When a major system crash during course registration temporarily impeded course registration, Davis said the College divided students into “Green” and “Gold” groups with designated 15-minute registration windows.

The College intended for the halving system to ease the strain course registration imposed on the Banner system. However, the College also recognized that tight registration windows could be potentially anxiety-inducing for students.  

“It is very stressful. You have 15 minutes and it feels like basically 15 seconds to go through and get the courses that you want. We hear the phrase ‘Hunger Games’ on a regular basis. And that’s not an environment that we want for students. That’s not student-friendly. That’s not conducive to a healthy learning environment. And so we want that process to be a little more comfortable, a little less stressful for students,” Davis said.

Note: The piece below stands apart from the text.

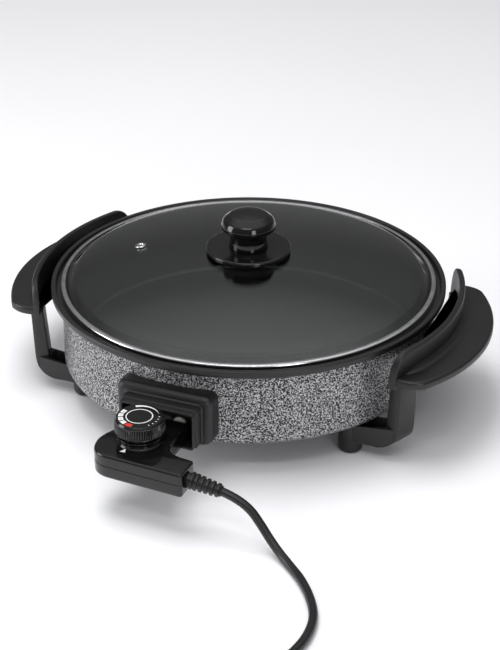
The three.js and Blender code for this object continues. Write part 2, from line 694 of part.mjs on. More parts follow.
const spindle = post(2.5, 56, DIAL_LOW + 7.6, DIAL_X, DIAL_Y, 18).add(post(5, 57, 59, DIAL_X, DIAL_Y, 24))
add('dial_spindle', spindle, BRASS)

// ---- strain relief and cord ----
const relief = [[CORD_R + GAP, -5.5], [6.2, -5.5], [6.2, 2.1], [8.1, 2.4], [8.1, 4.4], [6.6, 4.8]]
for (let i = 0; i < 5; i += 1) {
  const t = 5.6 + i * 5.15
  const r = 7.9 - i * 0.35
  relief.push([r - 1.5, t], [r, t + 0.6], [r, t + 3], [r - 1.5, t + 3.6])
}
relief.push([5.4, 31.4], [CORD_R + GAP, 31.4])
add('strain_relief', reliefPiece(relief, 14), RUBBER)

function alongRelief(t) {
  return reliefAxis.clone().multiplyScalar(t).add(new THREE.Vector3(...CORD_EXIT)).toArray()
}

const run = [
  alongRelief(-4),
  alongRelief(14),
  alongRelief(31.4),
  [102.3, -273.5, 42.6],
  [114.5, -274.6, 35.4],
  [124.5, -277, 25.6],
  [135, -281, 15.2],
  [147, -287.5, 7.6],
  [160, -297, 4.5],
  [176, -312, 4.3],
  [192, -333, 4.3],
  [203, -356, 4.3],
  [206, -382, 4.3],
  [201, -410, 4.3],
  [192, -435, 4.4],
  [185.2, -455, 4.9],
  [183.9, -466, 5.2],
]
add('power_cord', bar(run, CORD_R, 56, 8), RUBBER)

let coil = turned([[COIL_IN, COIL_LOW], [COIL_OUT, COIL_LOW], [COIL_OUT, COIL_HIGH], [COIL_IN, COIL_HIGH]], 32, COIL_X, COIL_Y)
add('cord_coil', coil, RUBBER)

const tieIn = box(COIL_X + COIL_IN - 1, COIL_X + COIL_OUT + 0.5, COIL_Y - 4, COIL_Y + 4, 1.3, 10.3)
const tieOut = box(COIL_X + COIL_IN - 2.2, COIL_X + COIL_OUT + 1.7, COIL_Y - 4, COIL_Y + 4, 0.2, 11.5)
add('cord_tie', tieOut.subtract(tieIn.add(box(COIL_X + COIL_IN - 1, COIL_X + COIL_OUT + 0.5, COIL_Y - 5, COIL_Y + 5, 1.3, 10.3))), BLACK_MATT)

const PLUG_Y = COIL_Y - COIL_OUT - 0.4
const plugPlan = polygon([
  [214, PLUG_Y - 4],
  [217, PLUG_Y - 1.5],
  [240, PLUG_Y - 0.3],
  [243, PLUG_Y - 2],
  [243, PLUG_Y - 24],
  [240, PLUG_Y - 25.7],
  [217, PLUG_Y - 24.5],
  [214, PLUG_Y - 22],
])
const plug = solid(raised(plugPlan, 0.2, 17, 2, 2, 4)).add(rodX(6, 202, 216, PLUG_Y - 13, 8.6))
const pinHoles = box(230, 250, PLUG_Y - 19.9, PLUG_Y - 17.7, 4.9, 12.3).add(box(230, 250, PLUG_Y - 8.3, PLUG_Y - 6.1, 4.9, 12.3))
add('plug_body', plug.subtract(pinHoles), BLACK_MATT)
add('plug_blade_1', box(230.4, 261, PLUG_Y - 19.6, PLUG_Y - 18, 5.2, 12), BRASS)
add('plug_blade_2', box(230.4, 261, PLUG_Y - 8, PLUG_Y - 6.4, 5.2, 12), BRASS)

export default group
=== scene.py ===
# Electric griddle: looks of the pan, lid, handles, socket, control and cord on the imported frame.
import math

import bpy
import bmesh
from mathutils import Matrix, Vector


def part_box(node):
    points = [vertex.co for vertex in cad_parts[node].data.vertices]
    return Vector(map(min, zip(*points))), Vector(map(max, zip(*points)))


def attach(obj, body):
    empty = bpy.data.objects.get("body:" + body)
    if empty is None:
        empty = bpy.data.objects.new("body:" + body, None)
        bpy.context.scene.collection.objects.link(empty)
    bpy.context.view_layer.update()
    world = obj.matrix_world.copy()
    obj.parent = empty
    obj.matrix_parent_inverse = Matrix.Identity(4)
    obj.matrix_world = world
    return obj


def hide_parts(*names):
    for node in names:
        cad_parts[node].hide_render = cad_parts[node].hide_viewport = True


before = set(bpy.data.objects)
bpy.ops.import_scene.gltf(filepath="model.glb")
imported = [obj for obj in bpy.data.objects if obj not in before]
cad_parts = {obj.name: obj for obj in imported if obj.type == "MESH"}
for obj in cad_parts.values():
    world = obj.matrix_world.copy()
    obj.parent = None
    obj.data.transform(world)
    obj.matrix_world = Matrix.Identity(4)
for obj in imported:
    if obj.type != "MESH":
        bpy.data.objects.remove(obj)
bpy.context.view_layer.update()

MM = 0.001
pan_low, pan_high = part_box("pan_body")
AXIS = Vector(((pan_low.x + pan_high.x) / 2, (pan_low.y + pan_high.y) / 2, 0))
RIM_R = (pan_high.x - pan_low.x) / 2 / MM
RIM_TOP = pan_high.z / MM


def at(x, y, z):
    """A point given in millimetres from the pan axis and the table."""
    return AXIS + Vector((x, y, z)) * MM


def centre_of(node):
    """The middle of a node in millimetres from the pan axis."""
    low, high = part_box(node)
    return (low + high) / 2 / MM - AXIS / MM


# ---- camera and lights ----
VIEW_TURN = 22.2
AZIMUTH = math.radians(VIEW_TURN)
ELEVATION = math.radians(28.05)
CAMERA_SHIFT, CAMERA_HEIGHT, CAMERA_DISTANCE = 1.5, 54, 1650
SENSOR, FOCAL_PER_HEIGHT = 36, 1566 / 650
back = Vector((
    math.sin(AZIMUTH) * math.cos(ELEVATION),
    -math.cos(AZIMUTH) * math.cos(ELEVATION),
    math.sin(ELEVATION),
))
right = Vector((math.cos(AZIMUTH), math.sin(AZIMUTH), 0))
up = back.cross(right)


def facing(place, target):
    """A world matrix at place whose -Z axis looks at target."""
    turn = (target - place).to_track_quat("-Z", "Y")
    return Matrix.Translation(place) @ turn.to_matrix().to_4x4()


camera = bpy.data.objects.new("camera", bpy.data.cameras.new("camera"))
camera.matrix_world = (
    Matrix.Translation(AXIS + (right * CAMERA_SHIFT + up * CAMERA_HEIGHT + back * CAMERA_DISTANCE) * MM)
    @ Matrix((right, up, back)).transposed().to_4x4()
)
camera.data.sensor_width = SENSOR
camera.data.lens = SENSOR * FOCAL_PER_HEIGHT
camera.data.clip_end = 30
bpy.context.scene.collection.objects.link(camera)
bpy.context.scene.camera = camera
bpy.context.scene.view_settings.view_transform = "Standard"
bpy.context.scene.view_settings.look = "None"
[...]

Davis hopes that PATH will achieve that ease by replacing Banner’s tight registration windows with a week-long cart building period, during which students may add or remove classes from their cart at any point. 

The PATH system brings additional changes to the registration process, including an algorithmic component. In addition to drafting their ideal schedule, students are able to assign up to two alternatives for each of their first-choice classes. 

With Banner 9, students had to receive instructor permission prior to enrolling into select courses. With PATH, students who learn they need instructor permission during its registration window will have that window to obtain it.

Davis highlighted that PATH does not impede students’ autonomy and ownership of their schedules. 

“You have control over what you want it to prioritize for you. There is an automated component to it in the sense that it will run in a formation. So say you’re the first person to be processed. It’ll do the best possible outcome for number one, number two, number three, number four, number five, number six, number seven, you know, kind of all the way through. And then it goes backwards the other direction,” Davis said.

Davis also elaborated on the process.

“So, [a] person who’s number one isn’t number one every time. You know, it does the snake formation. And at every instance, it’s running through the choices that you’ve made and the priorities and trying to create the best possible options for you. So you still have control over what you want your options to be,” she said. 

Students will also be able to modify their schedules directly during a secondary add/drop period. Independent of add/drop, PATH will run a waitlist for certain courses. The waitlist feature will replace override requests, which students used to send to professors whose classes had reached capacity. 

PATH will also offer new course search features. Students can now filter courses by excluding certain blocks of time (“Excluded Time/Day”) or cost of additional course materials (“No-or Low-Cost” courses whose materials cost under forty dollars). 

According to Davis, PATH will give the College far more data on students’ course preferences. While Banner did not document unsuccessful registration attempts, PATH’s priority and alternative carts will show the College which courses students truly want to take.   

“It doesn’t mean we’re going to see that everybody put a certain course down as the first choice, and then we’re going to be able to add 17 sections of it and guarantee that everybody gets that class as a first choice. What it does, though, is allow us to make informed decisions about courses where there might need to be shifts, where a few seats might make a real difference somewhere,” Davis said. 

Students reacted to the announcement of the PATH software.

“I’m an arts and science major, so I really hated Banner and how hard it was to get on a waitlist,” Lilly Shee ’26 said. “I’m glad about that aspect of PATH. But, I think it’s easier to use Banner. I’m very interested [in] what will happen, but also generally have no clue what’s going on.”

Conner Small ’25 discussed the pros and cons of Banner 9.

“Like the cons are: it’s very intense the morning of and very stressful. Pros: I would say if you’re fast enough, you get the classes you want,” Small said.

Small reflected on his previous experiences with Banner.

“I’ve tried to order the ones I should sign up for first to get the classes that are most important to me,” Small said. This allowed him to generally get the classes he wanted in prior semesters. 

He also listed his concerns on the new PATH system.

“I’ve heard [with] this new system, somebody else is going to choose for you,” Small said. “And that makes me worried that because I only need so many classes that I’m not going to get ones that I need, and it would just waste the credits.”

Davis said that ideally students should still be able to meet their requirements, such as the College curriculum, otherwise known as COLL. The PATH system, she said, does not affect course availability. 

“Part of that will come down to how students prioritize things in their carts. If you have something that you need, it should be prioritized high. And you ensure that this is a thing that I’m going to need here. Course availability in and of itself isn’t going to change,” Davis said.

The College is working to ease the transition from Banner 9 to PATH through email communications and informational tutorials directed towards students and advisors. The Office of the University Registrar will host Zoom sessions, table in the Sadler Center and Starbucks, and remain accessible during registration week. Students will be able to ask questions and view demos on using the PATH system. 

The College added an implementation timeline for PATH on its website. The College formally launched the system  Wednesday, Feb. 14. All undergraduates will be able to use PATH to register for fall 2024 courses  Wednesday, March 27.